I translated to Michael, who said, “Okay, keep asking them why.”
“Why? What’s wrong with this region?” I asked.
“Lady, this is Al Qaeda land. Don’t you know we are having lots of attacks here?”
“Really? Who is attacking you?”
“Al Qaeda in the Islamic Maghreb. Droukdal and his people,” the police chief said.
“You got Al Qaeda here?” I tried to play naïve.
“Yes, of course. You see these pictures here?” He turned around and motioned toward three pictures, each showing the face of a different man. “These are my men, who have been killed by Al Qaeda. But wait. First let me ask, who are you?”
He began with the Algerians, asking for their ID cards and affiliations. When he got to Michael, he asked me, “Is he American or what? And you?” I told him my name and said that I was a German citizen.
“Mukhnet?” he asked.
“No, no, Mekhennet.”
“Yes, Mukhnet. Where does this name come from?”
I gave up trying to get him to pronounce my name correctly. When I told him I was Moroccan German, he turned to the Algerian NGO workers.
“Are you guys crazy or what, bringing a Moroccan woman and an American man to this area?” he asked.
I interrupted, trying to deflect his anger from the Algerians. “Sir, they didn’t bring us. We asked them to take us. We wanted to see the region here and the work these NGOs are doing.” I didn’t lie, but of course also didn’t tell him that we knew the region had suffered from terrorism.

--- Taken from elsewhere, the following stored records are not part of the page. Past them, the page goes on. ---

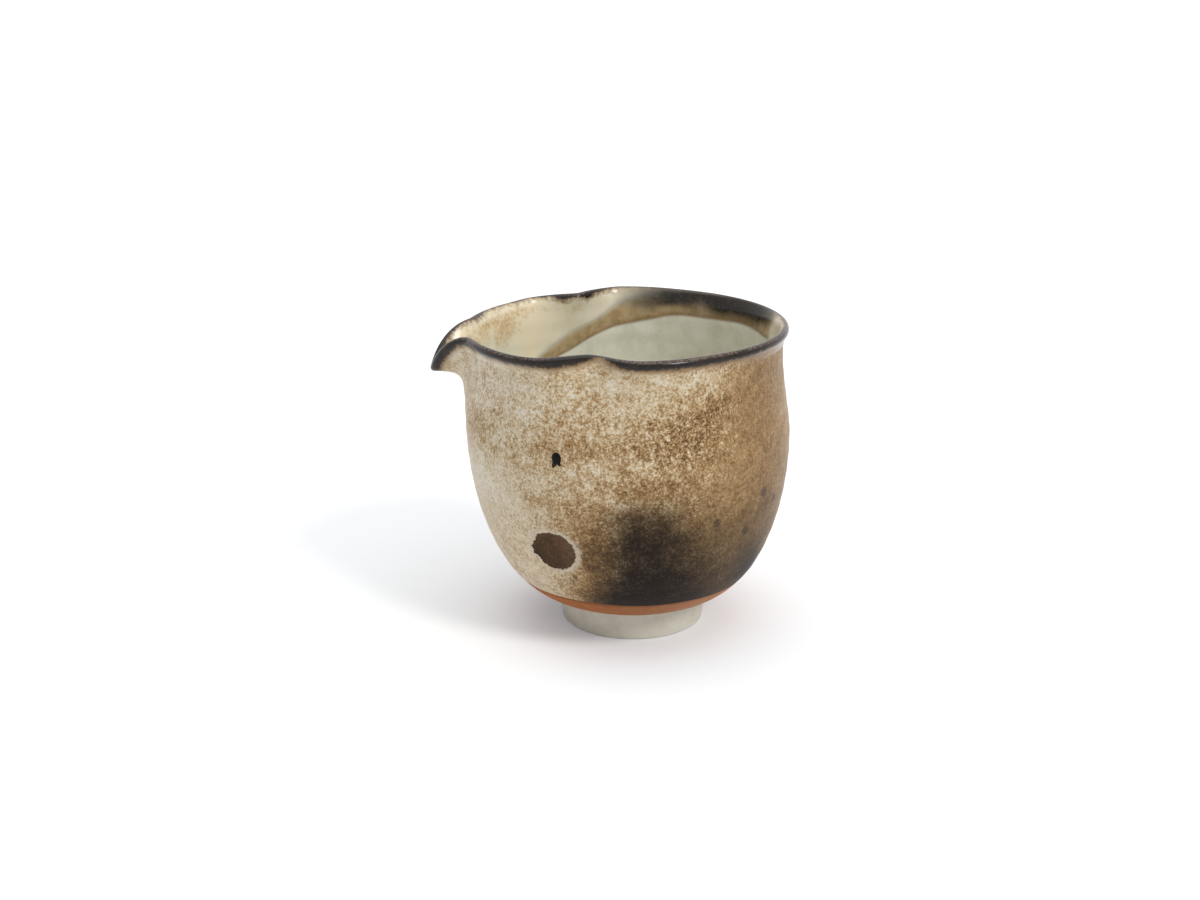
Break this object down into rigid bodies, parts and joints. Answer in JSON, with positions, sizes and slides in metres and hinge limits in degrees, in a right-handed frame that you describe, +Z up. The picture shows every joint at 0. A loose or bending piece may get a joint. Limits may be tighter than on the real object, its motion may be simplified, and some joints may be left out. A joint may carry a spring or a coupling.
{
  "type": "lipped pouring bowl",
  "caption": "Small thrown stoneware pouring bowl on a foot ring, its rim pulled out into a drooping spout.",
  "frame": {"origin": "on the surface that the foot stands on, under the middle of the whole bowl with its spout", "axes": "-X out of the spout, +Z up, the spout's plane is y = 0"},
  "size_m": [0.096, 0.0878, 0.0833],
  "materials": {
    "clay": "fired stoneware, matt",
    "bare_foot": "fired stoneware, fine and matt",
    "flashed_clay": "bare clay flashed orange, dull satin",
    "ash_glaze": "speckled ash glaze, satin",
    "green_glaze": "pale grey-green glaze, glossy",
    "iron_glaze": "dark iron glaze, glossy"
  },
  "bodies": {
    "root": {"clay_body": "clay", "foot_ring": "bare_foot", "rust_band": "flashed_clay", "outer_glaze": "ash_glaze", "inner_glaze": "green_glaze", "rim_glaze": "iron_glaze"}
  },
  "joints": []
}
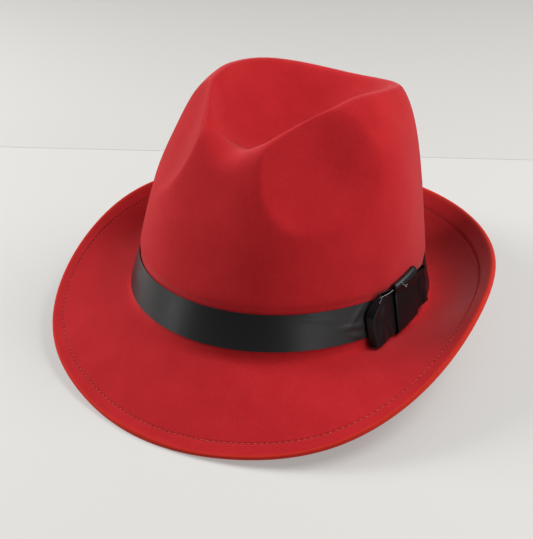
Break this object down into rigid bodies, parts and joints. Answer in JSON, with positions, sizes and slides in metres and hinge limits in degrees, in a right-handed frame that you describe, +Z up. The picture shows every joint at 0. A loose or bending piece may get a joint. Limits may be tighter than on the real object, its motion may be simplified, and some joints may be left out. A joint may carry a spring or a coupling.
{
  "type": "felt hat with ribbon and side bow",
  "caption": "Pressed felt fedora hat with a teardrop crown, front pinches, a snap brim with a stitched hem, and a satin ribbon with a flat side bow.",
  "frame": {"origin": "on the floor under the middle of the hat's bounding box, the hat lying as it rests by itself", "axes": "+Z up from the floor, -Y towards the front of the hat, +X towards the wearer's left, the bow's side"},
  "size_m": [0.2664, 0.2867, 0.1504],
  "materials": {
    "felt": "matt pressed felt, red, with short fibres",
    "satin_ribbon": "black satin ribbon, soft sheen"
  },
  "bodies": {
    "root": {"hat_body": "felt", "ribbon_band": "satin_ribbon", "bow_loop_front": "satin_ribbon", "bow_loop_back": "satin_ribbon", "bow_knot": "satin_ribbon"}
  },
  "joints": []
}
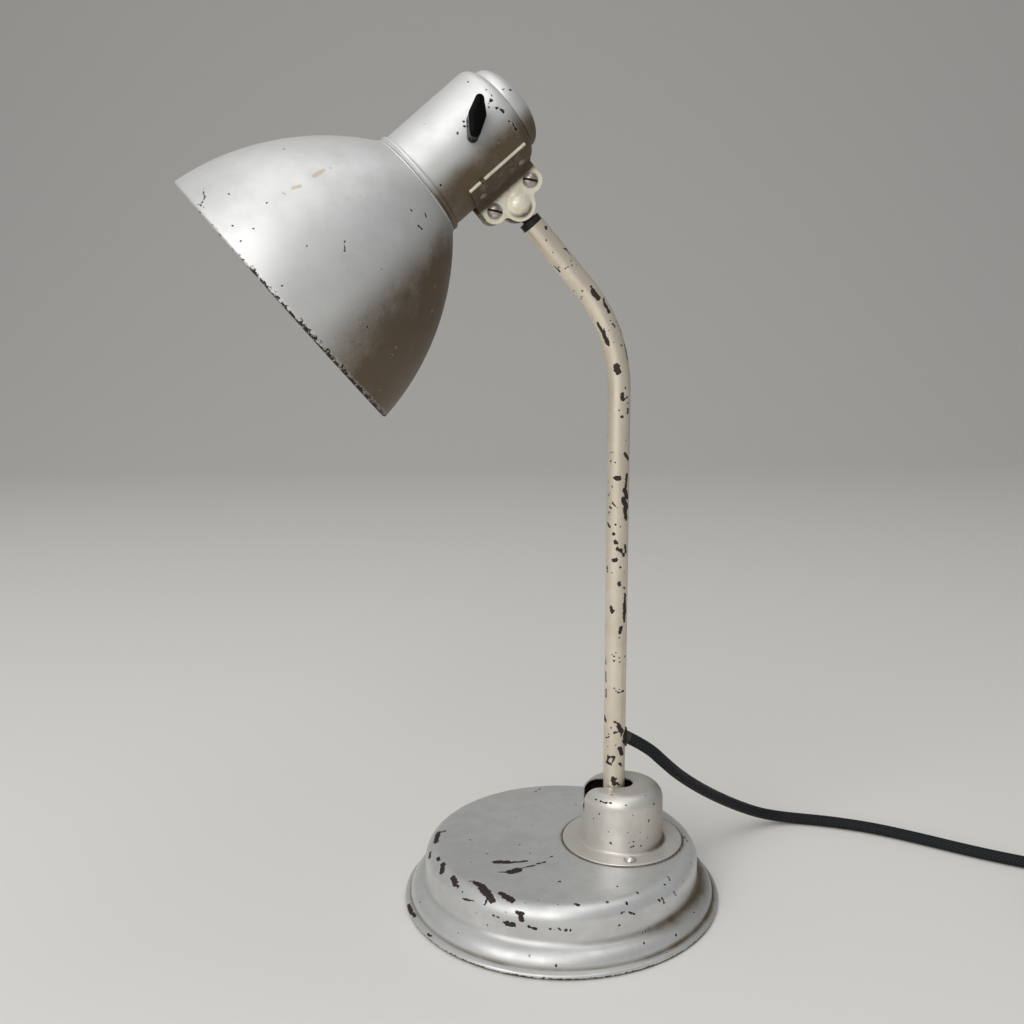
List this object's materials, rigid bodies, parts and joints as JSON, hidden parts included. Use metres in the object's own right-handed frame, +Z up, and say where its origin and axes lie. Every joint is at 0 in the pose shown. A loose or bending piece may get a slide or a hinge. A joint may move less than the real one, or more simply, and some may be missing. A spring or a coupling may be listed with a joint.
{
  "type": "desk lamp",
  "caption": "Desk lamp with a beaded round foot, a bent tube arm hinged in a slotted hub, a bell shade on a clamped ball joint, a side switch key and a braided cord with a plug.",
  "frame": {"origin": "middle of the round foot, on the surface that it stands on", "axes": "+Z up, the arm bends and the shade hangs towards -X, the cord leaves towards +X, and the switch key points to -Y"},
  "size_m": [0.5758, 0.223, 0.4241],
  "materials": {
    "shell_paint": "worn satin silver-grey paint",
    "arm_paint": "worn satin champagne-grey paint",
    "bracket_metal": "aged nickel plate, grimy in the corners",
    "dark_steel": "dull browned steel",
    "iron": "bare casting",
    "brass": "dull brass",
    "bakelite": "polished black resin",
    "felt": "pressed wool felt",
    "braid": "tight black braid",
    "core_rubber": "matt",
    "eyelet_metal": "dull, thinly painted",
    "bulb_glass": "frosted",
    "bulb_metal": "satin",
    "pin_metal": "bright"
  },
  "bodies": {
    "base": {"base_shell": "shell_paint", "base_weight": "iron", "bottom_cover": "dark_steel", "felt_pad": "felt", "hub_cover": "shell_paint", "hub_screws": "dark_steel", "pivot_bracket": "dark_steel", "base_bolt": "dark_steel", "base_nut": "dark_steel", "pivot_bolt": "dark_steel", "pivot_nut": "dark_steel", "friction_washers": "brass", "cord_drop": "braid", "cord_run": "braid", "cord_coil": "braid", "cord_tail": "braid", "plug_sleeve": "bakelite", "plug_body": "bakelite", "plug_pins": "pin_metal"},
    "arm": {"arm_tube": "arm_paint", "arm_foot": "dark_steel", "cord_eyelet": "eyelet_metal", "inner_flex": "core_rubber", "tube_ferrule": "dark_steel"},
    "swivel": {"ball_stem": "dark_steel", "stem_nut": "dark_steel"},
    "head": {"front_plate": "bracket_metal", "rear_plate": "bracket_metal", "clamp_screws": "dark_steel", "clamp_nuts": "dark_steel", "bracket_rivets": "bracket_metal", "head_flex": "core_rubber", "neck_cover": "shell_paint", "end_cap": "shell_paint", "shade": "shell_paint", "shade_ring": "bakelite", "lampholder_body": "bakelite", "socket_sleeve": "brass", "centre_contact": "brass", "bulb_cap": "bulb_metal", "bulb_glass": "bulb_glass", "switch_body": "bakelite"},
    "key": {"switch_key": "bakelite"}
  },
  "joints": [
    {"name": "arm_tilt", "type": "hinge", "parent": "base", "child": "arm", "pos_m": [0.0287, 0, 0.0425], "axis": [0, 1, 0], "range_deg": [-45, 10], "deforming": ["cord_drop"]},
    {"name": "head_twist", "type": "hinge", "parent": "arm", "child": "swivel", "pos_m": [-0.02013, -0.00896, 0.363], "axis": [-0.6394, -0.1174, 0.7598], "range_deg": [-80, 80]},
    {"name": "head_tilt", "type": "hinge", "parent": "swivel", "child": "head", "pos_m": [-0.02013, -0.00896, 0.363], "axis": [-0.1805, 0.9836, 0], "range_deg": [-45, 60]},
    {"name": "switch_turn", "type": "hinge", "parent": "head", "child": "key", "pos_m": [-0.03955, -0.03819, 0.39482], "axis": [0.1226, -0.99, 0.0695], "continuous": true}
  ]
}
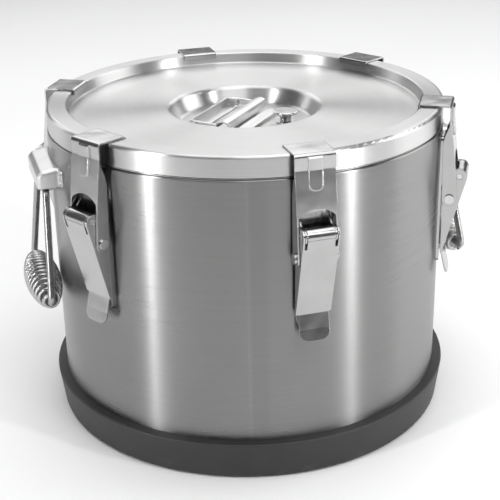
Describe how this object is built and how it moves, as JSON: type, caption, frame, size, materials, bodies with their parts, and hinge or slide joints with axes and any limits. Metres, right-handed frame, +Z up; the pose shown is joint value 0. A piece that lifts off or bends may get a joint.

“Wanted to see the region? And if anything happens to you guys? Lady, you don’t know these people. They will kidnap you and force you to marry one of them and ask for ransom for the American, and then I will have his president and your king asking for my head.”
We all started laughing.
“That’s nothing to laugh about,” he said in an angry voice. “Maybe I should take you guys downstairs and give you some chickpeas. Would you like to eat some chickpeas?”
The Algerian NGO workers grew very quiet and looked at the ground. I translated to Michael: “Wow, he asks if we want to eat chickpeas.”
I turned to the police chief. I was excited about eating chickpeas, the way I knew them from my childhood in Morocco. My grandmother would sometimes cook chickpeas and add cumin and a bit of salt for me.